The loss function chosen for back-propagation training defines what error the network minimises. For regression tasks such as porosity or permeability prediction, mean squared error (MSE) or mean absolute error (MAE) are standard: MSE penalises large individual errors more heavily because of the squaring operation, while MAE treats all errors proportionally and is more robust to outliers, which in log data often correspond to bad-hole intervals flagged by a high caliper log. For classification tasks such as lithofacies assignment, categorical cross-entropy is used, which measures the divergence between the network's predicted class probabilities and the one-hot encoded true class labels. The choice of loss function directly shapes the gradient signals that back-propagation propagates through the network, so selecting a loss function appropriate to the prediction task and the statistical characteristics of the training data is one of the most consequential decisions in network design.

The stochastic gradient descent (SGD) optimiser and its variants determine how the gradients computed by back-propagation are translated into weight updates. Vanilla SGD updates each weight by subtracting the product of the learning rate and the gradient, computed on a mini-batch of training samples typically 16 to 128 samples in size. The Adam optimiser, which has become the default in most oilfield neural net implementations, extends SGD by maintaining a per-weight running average of both the gradient and the squared gradient; this adaptive per-weight learning rate causes parameters that receive infrequent updates to receive larger steps (helpful for weights connected to rare geological events) and parameters that receive frequent large-gradient updates to receive smaller steps (preventing oscillation around the optimum). For most well-log and seismic attribute problems with several hundred to several thousand depth samples per well and 10 to 30 wells in the training set, Adam with a learning rate of 0.001 and a mini-batch size of 32 converges reliably in 300 to 600 epochs without manual tuning of the learning rate schedule.

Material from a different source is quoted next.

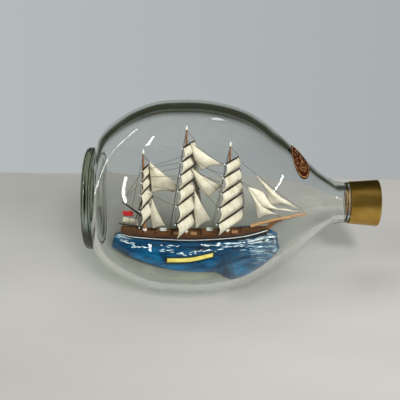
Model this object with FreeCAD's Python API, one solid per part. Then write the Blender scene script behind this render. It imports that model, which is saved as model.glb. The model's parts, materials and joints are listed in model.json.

Architecture choices interplay with back-propagation efficiency. Fully connected (dense) networks are the most common architecture for depth-sample-wise log property prediction, where each depth sample is treated independently and the spatial context of adjacent depth samples is captured by including a window of log values centred on the sample as the input vector. Recurrent architectures (LSTM, GRU) handle the sequential nature of log data more explicitly by feeding hidden state from one depth sample to the next, but the back-propagation-through-time variant required to train recurrent nets adds complexity that is rarely justified for Montney or Duvernay log interpretation where the key geological signals span 0.1 to 5 m depth intervals well within a standard window-based dense network's receptive field. Convolutional neural networks (CNNs) applied to 2D or 3D seismic attribute volumes are trained by a back-propagation variant that propagates gradients through the convolutional kernel weights, which are shared spatially, dramatically reducing the number of trainable parameters relative to a dense network of comparable depth and enabling effective seismic facies mapping at the 3D volume scale.

Interpretability of back-propagation-trained networks is an active concern in petroleum applications because a network that cannot explain its predictions provides limited value to geoscientists who need to understand and justify reservoir models. Gradient-based attribution methods, including saliency maps and integrated gradients, re-use the back-propagation machinery to compute the sensitivity of a network's output prediction to each input log value, producing a per-input importance score that reveals which logs are driving the prediction at each depth. In Montney lithofacies classification, such attribution maps typically show that the photo-electric factor (Pe), density (RHOB), and neutron porosity (NPHI) logs carry the highest prediction weight for distinguishing Montney A silica-rich siltstone from Montney B carbonate-cemented intervals, which is geologically consistent with the known mineralogical differences between the sub-members and validates that the network is learning real geology rather than noise.